Cooper told the audience, “I think that it's fair to say that a President Obama would bring into the executive branch, people more willing to regulate advertising than a President McCain.”

In Cooper's opinion, an Obama administration would be more supportive than would a McCain administration of initiatives in the Congress that bear on advertising.

For example, Cooper said that at the end of July, both House and Senate legislators introduced the Independent Drug Education and Outreach Act of 2008 to create a program of grants for counter detailing. “At this point all the sponsors of that legislation are Democrats. And one might expect that if the Democrats are successful at both presidential and congressional level in the upcoming elections, that legislation like that might well move forward to enactment probably more likely with a Democratic victory than with a Republican victory.”

Cooper cited tobacco legislation that was approved by the House of Representatives in July of this year that includes multiple restrictions on tobacco advertising. “At least two of which are plainly unconstitutional,” Cooper said citing another piece of legislation that would make it a federal crime for a tobacco company, or anyone else, not limited to a tobacco company, to tell consumers in advertising, or any other medium of communication that tobacco products are regulated by FDA.

He said that there are multiple other provisions in the legislation that severely restrict the ability of the tobacco product manufacturers to advertise their products. “Whatever allowances one makes for the political status of tobacco the advertising provisions of that legislation are not a good precedent,” Cooper said.
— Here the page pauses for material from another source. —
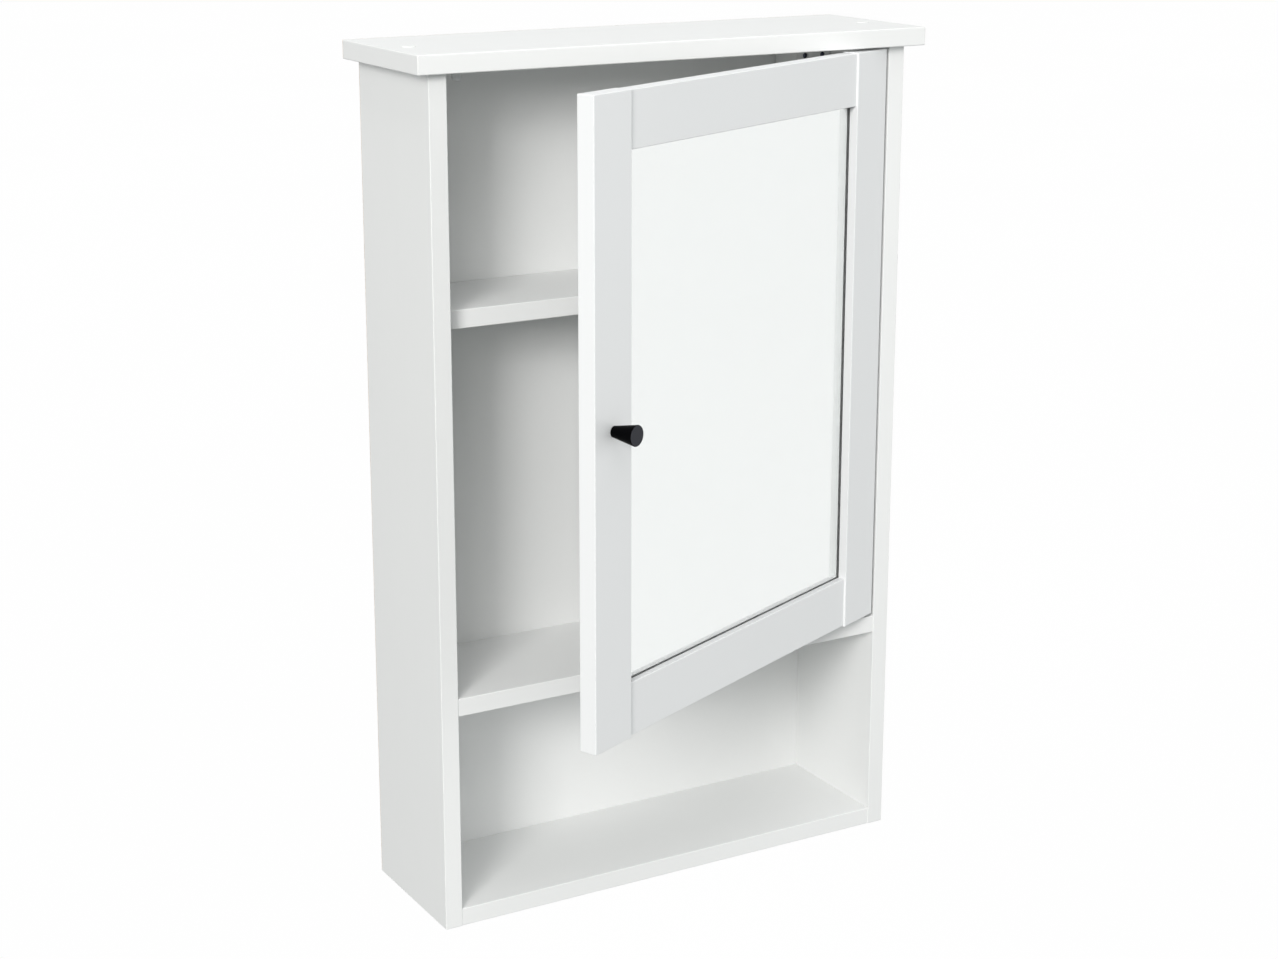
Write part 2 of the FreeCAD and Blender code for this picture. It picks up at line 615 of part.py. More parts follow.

Cooper said that both Sens. McCain and Obama are co-sponsors of the legislation.
   
Cooper noted that various other House and Senate committees have been considering legislation to address the perceived problem of target-advertising to people on the basis of their travels on the web. Some legislators have called for some type of electronic privacy legislation. The upcoming elections, Cooper said, may influence whether or not legislation of that type gets enacted.
   
Administrative actions may also be affected by the outcome of the elections, said Cooper. In July, Cooper said that the FTC reported that in 2006 the food industry spent $1.6 billion marketing foods to children, primarily soda, fast food and cereal. Cooper said that press reports have linked the FTC report to the growing national problem of obesity. “It's not clear what the FTC will do to follow-up its report," he said. "But social pressures on advertisers to exercise greater self-restraint may build.”

At FDA, Cooper said, advertising initiatives are initiated at the career level, said Cooper, however, he noted that overall policy emanates from the White House, The Office of Management and Budget. “At the FDA, the Commissioner can set a tone that the career people at the agency will need to follow. There would be differences between a McCain and an Obama administration in that regard,” Cooper concluded.